## begin

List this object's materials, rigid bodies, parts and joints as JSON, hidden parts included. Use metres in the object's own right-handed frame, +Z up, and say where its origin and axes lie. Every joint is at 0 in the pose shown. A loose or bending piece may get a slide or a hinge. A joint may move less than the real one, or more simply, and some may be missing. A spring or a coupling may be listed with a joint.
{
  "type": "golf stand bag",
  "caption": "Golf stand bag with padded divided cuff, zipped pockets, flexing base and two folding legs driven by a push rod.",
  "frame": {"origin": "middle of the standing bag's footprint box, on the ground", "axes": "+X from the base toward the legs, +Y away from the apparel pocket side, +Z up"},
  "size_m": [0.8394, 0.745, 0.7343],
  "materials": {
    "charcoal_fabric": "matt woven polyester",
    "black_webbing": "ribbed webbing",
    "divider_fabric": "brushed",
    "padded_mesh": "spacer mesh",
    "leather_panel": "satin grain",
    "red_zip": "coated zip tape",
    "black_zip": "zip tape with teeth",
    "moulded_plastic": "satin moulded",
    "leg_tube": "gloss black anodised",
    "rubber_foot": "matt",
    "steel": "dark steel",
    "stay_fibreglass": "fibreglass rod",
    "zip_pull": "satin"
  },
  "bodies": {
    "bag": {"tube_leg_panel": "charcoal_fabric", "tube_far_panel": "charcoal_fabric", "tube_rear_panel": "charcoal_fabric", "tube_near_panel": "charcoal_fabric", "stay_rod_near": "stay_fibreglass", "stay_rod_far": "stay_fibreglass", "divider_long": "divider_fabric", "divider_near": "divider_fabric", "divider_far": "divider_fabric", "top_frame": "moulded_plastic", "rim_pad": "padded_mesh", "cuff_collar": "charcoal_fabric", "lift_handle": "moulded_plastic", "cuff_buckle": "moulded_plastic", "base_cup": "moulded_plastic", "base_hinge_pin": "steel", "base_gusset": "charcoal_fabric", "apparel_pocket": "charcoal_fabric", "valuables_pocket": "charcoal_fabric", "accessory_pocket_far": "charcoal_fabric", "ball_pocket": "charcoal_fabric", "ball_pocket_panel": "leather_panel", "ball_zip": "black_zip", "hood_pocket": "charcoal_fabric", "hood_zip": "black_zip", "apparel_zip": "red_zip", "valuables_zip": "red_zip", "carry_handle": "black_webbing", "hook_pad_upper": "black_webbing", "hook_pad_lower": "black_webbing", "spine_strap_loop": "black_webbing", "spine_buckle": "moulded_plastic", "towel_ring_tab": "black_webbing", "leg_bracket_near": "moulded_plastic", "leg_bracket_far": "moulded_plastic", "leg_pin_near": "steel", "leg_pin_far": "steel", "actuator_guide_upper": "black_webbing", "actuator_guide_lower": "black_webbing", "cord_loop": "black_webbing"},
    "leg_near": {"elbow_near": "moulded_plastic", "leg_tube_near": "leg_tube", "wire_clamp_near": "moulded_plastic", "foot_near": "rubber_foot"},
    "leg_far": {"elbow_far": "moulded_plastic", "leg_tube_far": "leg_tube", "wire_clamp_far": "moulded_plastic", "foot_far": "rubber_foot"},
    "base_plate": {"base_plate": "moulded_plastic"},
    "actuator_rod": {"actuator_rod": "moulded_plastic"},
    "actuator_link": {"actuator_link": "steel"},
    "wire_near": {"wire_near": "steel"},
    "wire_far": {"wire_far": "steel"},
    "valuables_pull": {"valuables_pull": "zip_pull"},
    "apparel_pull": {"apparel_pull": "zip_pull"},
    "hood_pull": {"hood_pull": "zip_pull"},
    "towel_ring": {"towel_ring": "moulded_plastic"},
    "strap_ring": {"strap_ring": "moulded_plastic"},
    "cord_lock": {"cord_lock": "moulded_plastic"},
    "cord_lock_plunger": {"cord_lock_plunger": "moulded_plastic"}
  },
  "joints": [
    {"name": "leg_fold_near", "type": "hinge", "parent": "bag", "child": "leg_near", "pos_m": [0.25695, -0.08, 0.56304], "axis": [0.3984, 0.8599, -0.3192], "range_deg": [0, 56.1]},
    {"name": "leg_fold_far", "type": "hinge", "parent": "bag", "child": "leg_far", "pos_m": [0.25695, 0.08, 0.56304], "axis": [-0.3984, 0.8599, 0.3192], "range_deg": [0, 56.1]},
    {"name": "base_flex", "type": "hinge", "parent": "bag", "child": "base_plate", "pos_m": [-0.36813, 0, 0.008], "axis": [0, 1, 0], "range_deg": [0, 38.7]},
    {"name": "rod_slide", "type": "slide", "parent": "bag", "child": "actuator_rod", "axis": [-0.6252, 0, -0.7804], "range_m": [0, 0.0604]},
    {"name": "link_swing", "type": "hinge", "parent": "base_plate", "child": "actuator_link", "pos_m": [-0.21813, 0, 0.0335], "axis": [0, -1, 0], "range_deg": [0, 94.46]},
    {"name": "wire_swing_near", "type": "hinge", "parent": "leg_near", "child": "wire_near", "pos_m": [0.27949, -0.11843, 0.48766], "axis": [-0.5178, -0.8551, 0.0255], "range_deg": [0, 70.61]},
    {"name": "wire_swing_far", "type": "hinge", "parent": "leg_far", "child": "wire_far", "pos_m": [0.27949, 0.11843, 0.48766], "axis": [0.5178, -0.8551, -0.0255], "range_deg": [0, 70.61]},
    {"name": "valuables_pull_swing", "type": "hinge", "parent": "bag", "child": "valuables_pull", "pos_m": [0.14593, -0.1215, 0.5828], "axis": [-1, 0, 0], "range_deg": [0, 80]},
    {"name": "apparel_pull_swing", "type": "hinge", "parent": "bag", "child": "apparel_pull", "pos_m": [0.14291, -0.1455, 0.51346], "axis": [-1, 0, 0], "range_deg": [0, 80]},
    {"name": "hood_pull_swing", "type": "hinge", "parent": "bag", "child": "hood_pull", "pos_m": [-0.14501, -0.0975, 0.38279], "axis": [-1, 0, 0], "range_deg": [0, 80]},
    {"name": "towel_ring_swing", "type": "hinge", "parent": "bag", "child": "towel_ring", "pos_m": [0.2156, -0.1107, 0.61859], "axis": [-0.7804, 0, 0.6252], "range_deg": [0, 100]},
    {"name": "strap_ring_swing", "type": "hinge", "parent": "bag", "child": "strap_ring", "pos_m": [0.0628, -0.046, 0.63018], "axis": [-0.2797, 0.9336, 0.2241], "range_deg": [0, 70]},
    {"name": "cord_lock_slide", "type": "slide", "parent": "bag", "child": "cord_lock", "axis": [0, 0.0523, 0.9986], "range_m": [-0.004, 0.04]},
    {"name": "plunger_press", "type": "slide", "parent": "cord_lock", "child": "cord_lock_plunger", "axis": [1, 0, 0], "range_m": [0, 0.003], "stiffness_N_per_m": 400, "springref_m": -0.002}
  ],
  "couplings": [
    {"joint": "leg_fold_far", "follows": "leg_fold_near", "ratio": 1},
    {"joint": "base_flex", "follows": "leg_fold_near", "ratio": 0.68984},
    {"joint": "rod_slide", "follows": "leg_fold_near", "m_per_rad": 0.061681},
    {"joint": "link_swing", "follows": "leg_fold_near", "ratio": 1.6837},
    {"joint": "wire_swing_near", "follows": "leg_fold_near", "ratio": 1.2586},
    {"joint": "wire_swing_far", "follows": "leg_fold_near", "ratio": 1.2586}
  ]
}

## end

Directions for this task: Write out the material from the first line to the last, exactly.

Task answer:
List this object's materials, rigid bodies, parts and joints as JSON, hidden parts included. Use metres in the object's own right-handed frame, +Z up, and say where its origin and axes lie. Every joint is at 0 in the pose shown. A loose or bending piece may get a slide or a hinge. A joint may move less than the real one, or more simply, and some may be missing. A spring or a coupling may be listed with a joint.
{
  "type": "golf stand bag",
  "caption": "Golf stand bag with padded divided cuff, zipped pockets, flexing base and two folding legs driven by a push rod.",
  "frame": {"origin": "middle of the standing bag's footprint box, on the ground", "axes": "+X from the base toward the legs, +Y away from the apparel pocket side, +Z up"},
  "size_m": [0.8394, 0.745, 0.7343],
  "materials": {
    "charcoal_fabric": "matt woven polyester",
    "black_webbing": "ribbed webbing",
    "divider_fabric": "brushed",
    "padded_mesh": "spacer mesh",
    "leather_panel": "satin grain",
    "red_zip": "coated zip tape",
    "black_zip": "zip tape with teeth",
    "moulded_plastic": "satin moulded",
    "leg_tube": "gloss black anodised",
    "rubber_foot": "matt",
    "steel": "dark steel",
    "stay_fibreglass": "fibreglass rod",
    "zip_pull": "satin"
  },
  "bodies": {
    "bag": {"tube_leg_panel": "charcoal_fabric", "tube_far_panel": "charcoal_fabric", "tube_rear_panel": "charcoal_fabric", "tube_near_panel": "charcoal_fabric", "stay_rod_near": "stay_fibreglass", "stay_rod_far": "stay_fibreglass", "divider_long": "divider_fabric", "divider_near": "divider_fabric", "divider_far": "divider_fabric", "top_frame": "moulded_plastic", "rim_pad": "padded_mesh", "cuff_collar": "charcoal_fabric", "lift_handle": "moulded_plastic", "cuff_buckle": "moulded_plastic", "base_cup": "moulded_plastic", "base_hinge_pin": "steel", "base_gusset": "charcoal_fabric", "apparel_pocket": "charcoal_fabric", "valuables_pocket": "charcoal_fabric", "accessory_pocket_far": "charcoal_fabric", "ball_pocket": "charcoal_fabric", "ball_pocket_panel": "leather_panel", "ball_zip": "black_zip", "hood_pocket": "charcoal_fabric", "hood_zip": "black_zip", "apparel_zip": "red_zip", "valuables_zip": "red_zip", "carry_handle": "black_webbing", "hook_pad_upper": "black_webbing", "hook_pad_lower": "black_webbing", "spine_strap_loop": "black_webbing", "spine_buckle": "moulded_plastic", "towel_ring_tab": "black_webbing", "leg_bracket_near": "moulded_plastic", "leg_bracket_far": "moulded_plastic", "leg_pin_near": "steel", "leg_pin_far": "steel", "actuator_guide_upper": "black_webbing", "actuator_guide_lower": "black_webbing", "cord_loop": "black_webbing"},
    "leg_near": {"elbow_near": "moulded_plastic", "leg_tube_near": "leg_tube", "wire_clamp_near": "moulded_plastic", "foot_near": "rubber_foot"},
    "leg_far": {"elbow_far": "moulded_plastic", "leg_tube_far": "leg_tube", "wire_clamp_far": "moulded_plastic", "foot_far": "rubber_foot"},
    "base_plate": {"base_plate": "moulded_plastic"},
    "actuator_rod": {"actuator_rod": "moulded_plastic"},
    "actuator_link": {"actuator_link": "steel"},
    "wire_near": {"wire_near": "steel"},
    "wire_far": {"wire_far": "steel"},
    "valuables_pull": {"valuables_pull": "zip_pull"},
    "apparel_pull": {"apparel_pull": "zip_pull"},
    "hood_pull": {"hood_pull": "zip_pull"},
    "towel_ring": {"towel_ring": "moulded_plastic"},
    "strap_ring": {"strap_ring": "moulded_plastic"},
    "cord_lock": {"cord_lock": "moulded_plastic"},
    "cord_lock_plunger": {"cord_lock_plunger": "moulded_plastic"}
  },
  "joints": [
    {"name": "leg_fold_near", "type": "hinge", "parent": "bag", "child": "leg_near", "pos_m": [0.25695, -0.08, 0.56304], "axis": [0.3984, 0.8599, -0.3192], "range_deg": [0, 56.1]},
    {"name": "leg_fold_far", "type": "hinge", "parent": "bag", "child": "leg_far", "pos_m": [0.25695, 0.08, 0.56304], "axis": [-0.3984, 0.8599, 0.3192], "range_deg": [0, 56.1]},
    {"name": "base_flex", "type": "hinge", "parent": "bag", "child": "base_plate", "pos_m": [-0.36813, 0, 0.008], "axis": [0, 1, 0], "range_deg": [0, 38.7]},
    {"name": "rod_slide", "type": "slide", "parent": "bag", "child": "actuator_rod", "axis": [-0.6252, 0, -0.7804], "range_m": [0, 0.0604]},
    {"name": "link_swing", "type": "hinge", "parent": "base_plate", "child": "actuator_link", "pos_m": [-0.21813, 0, 0.0335], "axis": [0, -1, 0], "range_deg": [0, 94.46]},
    {"name": "wire_swing_near", "type": "hinge", "parent": "leg_near", "child": "wire_near", "pos_m": [0.27949, -0.11843, 0.48766], "axis": [-0.5178, -0.8551, 0.0255], "range_deg": [0, 70.61]},
    {"name": "wire_swing_far", "type": "hinge", "parent": "leg_far", "child": "wire_far", "pos_m": [0.27949, 0.11843, 0.48766], "axis": [0.5178, -0.8551, -0.0255], "range_deg": [0, 70.61]},
    {"name": "valuables_pull_swing", "type": "hinge", "parent": "bag", "child": "valuables_pull", "pos_m": [0.14593, -0.1215, 0.5828], "axis": [-1, 0, 0], "range_deg": [0, 80]},
    {"name": "apparel_pull_swing", "type": "hinge", "parent": "bag", "child": "apparel_pull", "pos_m": [0.14291, -0.1455, 0.51346], "axis": [-1, 0, 0], "range_deg": [0, 80]},
    {"name": "hood_pull_swing", "type": "hinge", "parent": "bag", "child": "hood_pull", "pos_m": [-0.14501, -0.0975, 0.38279], "axis": [-1, 0, 0], "range_deg": [0, 80]},
    {"name": "towel_ring_swing", "type": "hinge", "parent": "bag", "child": "towel_ring", "pos_m": [0.2156, -0.1107, 0.61859], "axis": [-0.7804, 0, 0.6252], "range_deg": [0, 100]},
    {"name": "strap_ring_swing", "type": "hinge", "parent": "bag", "child": "strap_ring", "pos_m": [0.0628, -0.046, 0.63018], "axis": [-0.2797, 0.9336, 0.2241], "range_deg": [0, 70]},
    {"name": "cord_lock_slide", "type": "slide", "parent": "bag", "child": "cord_lock", "axis": [0, 0.0523, 0.9986], "range_m": [-0.004, 0.04]},
    {"name": "plunger_press", "type": "slide", "parent": "cord_lock", "child": "cord_lock_plunger", "axis": [1, 0, 0], "range_m": [0, 0.003], "stiffness_N_per_m": 400, "springref_m": -0.002}
  ],
  "couplings": [
    {"joint": "leg_fold_far", "follows": "leg_fold_near", "ratio": 1},
    {"joint": "base_flex", "follows": "leg_fold_near", "ratio": 0.68984},
    {"joint": "rod_slide", "follows": "leg_fold_near", "m_per_rad": 0.061681},
    {"joint": "link_swing", "follows": "leg_fold_near", "ratio": 1.6837},
    {"joint": "wire_swing_near", "follows": "leg_fold_near", "ratio": 1.2586},
    {"joint": "wire_swing_far", "follows": "leg_fold_near", "ratio": 1.2586}
  ]
}